Co do obrazków - niektóre zapierają dech w piersiach, bo są tak dobrze narysowane, a kolejne są tak brzydkie, że odechciewa się nam patrzeć na nie.
Fabuła, no o oddziale samobójców, nic tu dodać nie można.
Lecz dialogi lub jakiekolwiek przemyślenia wypadły fatalnie. Nie wiem czy to wina tłumaczenia, czy niestety tak denny jest oryginał. Niektóre teksty są niezmiernie żenujące i trudno się je czyta przez to.
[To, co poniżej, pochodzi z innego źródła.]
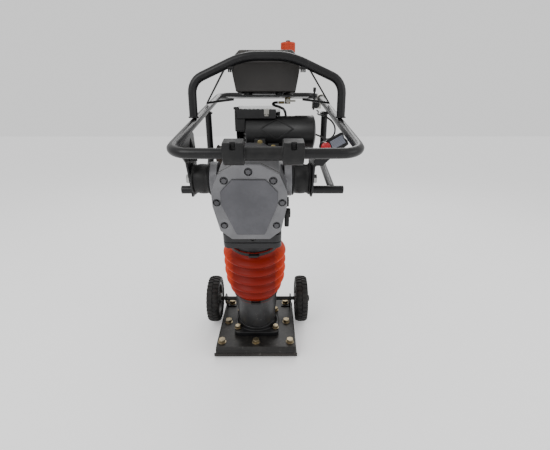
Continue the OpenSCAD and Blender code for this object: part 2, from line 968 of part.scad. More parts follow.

Kolejne pozytywne zaskoczenie z New 52. Po przeczytaniu tego tomu bez wahania zdecydowałem się na kontynuowanie serii. Może historia nie jest jakaś strasznie zabawna, ale są takie momenty w, których człowiek się cicho zaśmieje. Kolejnym dużym plusem z mojej strony jest postać Jamesa Gordona Juniora, który jest jedną z moich ulubionych postaci DC, po powrocie w Mrocznym Odbiciu, chciałem jeszcze gdzieś spotkać tę postać i dostałem ją w jeszcze lepszym wydaniu przez co jeszcze bardziej go polubiłem. Po przeczytaniu o wiele bardziej nie mogę się doczekać filmu.